## [WHAT NEEDS TO BE DONE]
Take the data below and repeat it exactly.

## [SOURCE DATA]
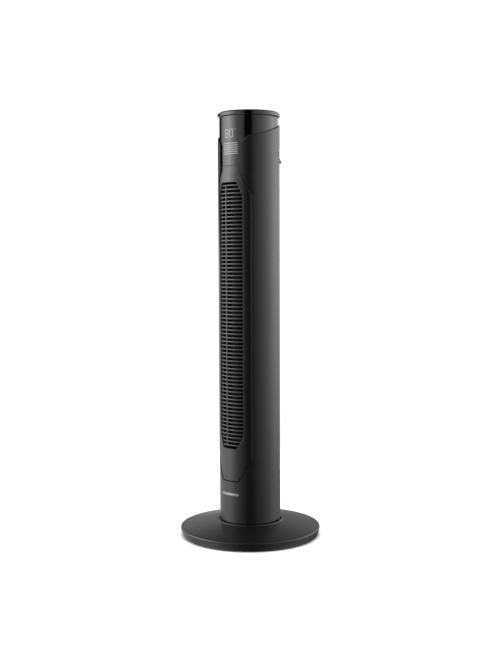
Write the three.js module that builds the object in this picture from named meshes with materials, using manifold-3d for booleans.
// Tower fan on a round base, in millimetres, +Z up.
// The origin is on the floor at the centre of the base, and the fan blows towards -Y.
// An angle "around" the column is in degrees from the front (-Y) towards +X.
import * as THREE from 'three';
import { mergeVertices } from 'three/addons/utils/BufferGeometryUtils.js';
import Module from 'manifold-3d';

const wasm = await Module();
wasm.setup();

// ---------------------------------------------------------------- driving dimensions
const GAP = 0.3; // between pieces that touch
const RUN = 0.8; // between a moving piece and what it passes
const SEAM = 0.6; // between the edge of a cover and the edge of its window
const OVERLAP = 1; // how far a cutter runs past what it cuts

const BASE_RADIUS = 150;
const BASE_RIM_TOP = 19.2;
const BASE_RIM_DRAFT = 4.5; // the rim leans in by this much towards the floor
const BASE_WALL = 2.6;
const COLLAR_TOP = 34.4; // raised ring round the foot of the column
const COLLAR_WIDTH = 3.2;
const COLLAR_CLEARANCE = 2; // dark gap between the column and the collar
const DECK_TOP = 29.6; // sunken floor under the column
const FOOT_HEIGHT = 2;
const FOOT_RADIUS = 9;
const FOOT_COUNT = 5;
const FOOT_INSET = 26; // from the edge of the base to the middle of a foot
const BASE_PLATE_THICKNESS = 2;
const BALLAST_HEIGHT = 9;
const BALLAST_INNER = 72;
const BALLAST_INSET = 22;
const GLAND_WIDTH = 14;
const GLAND_HEIGHT = 9;
const GLAND_Z = 10.5;

const FAN_HEIGHT = 895; // to the top face of the cap
const COLUMN_RADIUS = 65;
const SHELL_WALL = 2.5;
const SHELL_BOTTOM = 32;
const SHELL_TOP_DROP = 28; // from the cap down to the shell's top edge, at the axis
const SHELL_TOP_SLOPE = 0.29; // that edge slants up to the back
const SHELL_CORNER_DROP = 59; // from the cap down to where the shell's front corners are cut back
const SHELL_CORNER_RISE = 18;
const SHELL_CORNER_ANGLE = 39;
const HEAD_RECESS = 3.4; // the head is this much slimmer than the shell, in radius
const HEAD_WALL = 2.2;
const HEAD_HEIGHT = 101.8;
const CAP_OVERHANG = 0.3;
const CAP_HEIGHT = 10;
const CAP_CHAMFER = 2.4;
const CAP_WALL = 2.4;

const BEZEL_RECESS = 1.1;
const BEZEL_WALL = 2.4;
const NECK_HALF_ANGLE = 25; // window of the shell beside the display
const WINDOW_HALF_ANGLE = 48.3; // window of the shell beside the outlet
const WINDOW_FOOT_ANGLE = 20;
const NECK_LENGTH = 15.2; // from the head's lower edge to where the window widens
const WINDOW_SHOULDER = 46; // height over which it widens
const WINDOW_LOW_SLANT = 46.5;
const WINDOW_BOTTOM = 123.5;

const OUTLET_HALF_ANGLE = 31;
const OUTLET_DROP = 34.2; // from the head's lower edge to the top of the outlet
const OUTLET_BOTTOM = 193;
const OUTLET_END_ANGLE = 19; // half width of the flat ends of the outlet
const OUTLET_CORNER_RISE = 29; // height of the slanted corners of the outlet
const BAR_PITCH = 8.15;
const BAR_HEIGHT = 2.3;
const BAR_RECESS = 1.8;
const BAR_DEPTH = 3;
const LOWEST_BAR = 4.2; // from the bottom of the outlet
const RIB_ANGLE = -7.3;
const RIB_WIDTH = 1.8;
const RIB_DEPTH = 2;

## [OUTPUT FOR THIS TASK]
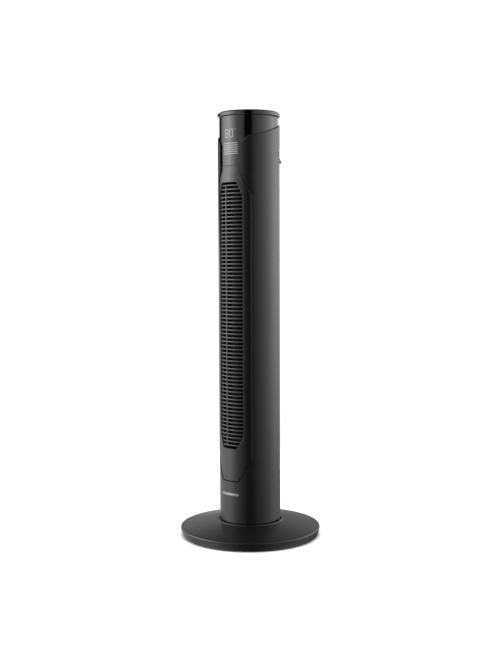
Write the three.js module that builds the object in this picture from named meshes with materials, using manifold-3d for booleans.
// Tower fan on a round base, in millimetres, +Z up.
// The origin is on the floor at the centre of the base, and the fan blows towards -Y.
// An angle "around" the column is in degrees from the front (-Y) towards +X.
import * as THREE from 'three';
import { mergeVertices } from 'three/addons/utils/BufferGeometryUtils.js';
import Module from 'manifold-3d';

const wasm = await Module();
wasm.setup();

// ---------------------------------------------------------------- driving dimensions
const GAP = 0.3; // between pieces that touch
const RUN = 0.8; // between a moving piece and what it passes
const SEAM = 0.6; // between the edge of a cover and the edge of its window
const OVERLAP = 1; // how far a cutter runs past what it cuts

const BASE_RADIUS = 150;
const BASE_RIM_TOP = 19.2;
const BASE_RIM_DRAFT = 4.5; // the rim leans in by this much towards the floor
const BASE_WALL = 2.6;
const COLLAR_TOP = 34.4; // raised ring round the foot of the column
const COLLAR_WIDTH = 3.2;
const COLLAR_CLEARANCE = 2; // dark gap between the column and the collar
const DECK_TOP = 29.6; // sunken floor under the column
const FOOT_HEIGHT = 2;
const FOOT_RADIUS = 9;
const FOOT_COUNT = 5;
const FOOT_INSET = 26; // from the edge of the base to the middle of a foot
const BASE_PLATE_THICKNESS = 2;
const BALLAST_HEIGHT = 9;
const BALLAST_INNER = 72;
const BALLAST_INSET = 22;
const GLAND_WIDTH = 14;
const GLAND_HEIGHT = 9;
const GLAND_Z = 10.5;

const FAN_HEIGHT = 895; // to the top face of the cap
const COLUMN_RADIUS = 65;
const SHELL_WALL = 2.5;
const SHELL_BOTTOM = 32;
const SHELL_TOP_DROP = 28; // from the cap down to the shell's top edge, at the axis
const SHELL_TOP_SLOPE = 0.29; // that edge slants up to the back
const SHELL_CORNER_DROP = 59; // from the cap down to where the shell's front corners are cut back
const SHELL_CORNER_RISE = 18;
const SHELL_CORNER_ANGLE = 39;
const HEAD_RECESS = 3.4; // the head is this much slimmer than the shell, in radius
const HEAD_WALL = 2.2;
const HEAD_HEIGHT = 101.8;
const CAP_OVERHANG = 0.3;
const CAP_HEIGHT = 10;
const CAP_CHAMFER = 2.4;
const CAP_WALL = 2.4;

const BEZEL_RECESS = 1.1;
const BEZEL_WALL = 2.4;
const NECK_HALF_ANGLE = 25; // window of the shell beside the display
const WINDOW_HALF_ANGLE = 48.3; // window of the shell beside the outlet
const WINDOW_FOOT_ANGLE = 20;
const NECK_LENGTH = 15.2; // from the head's lower edge to where the window widens
const WINDOW_SHOULDER = 46; // height over which it widens
const WINDOW_LOW_SLANT = 46.5;
const WINDOW_BOTTOM = 123.5;

const OUTLET_HALF_ANGLE = 31;
const OUTLET_DROP = 34.2; // from the head's lower edge to the top of the outlet
const OUTLET_BOTTOM = 193;
const OUTLET_END_ANGLE = 19; // half width of the flat ends of the outlet
const OUTLET_CORNER_RISE = 29; // height of the slanted corners of the outlet
const BAR_PITCH = 8.15;
const BAR_HEIGHT = 2.3;
const BAR_RECESS = 1.8;
const BAR_DEPTH = 3;
const LOWEST_BAR = 4.2; // from the bottom of the outlet
const RIB_ANGLE = -7.3;
const RIB_WIDTH = 1.8;
const RIB_DEPTH = 2;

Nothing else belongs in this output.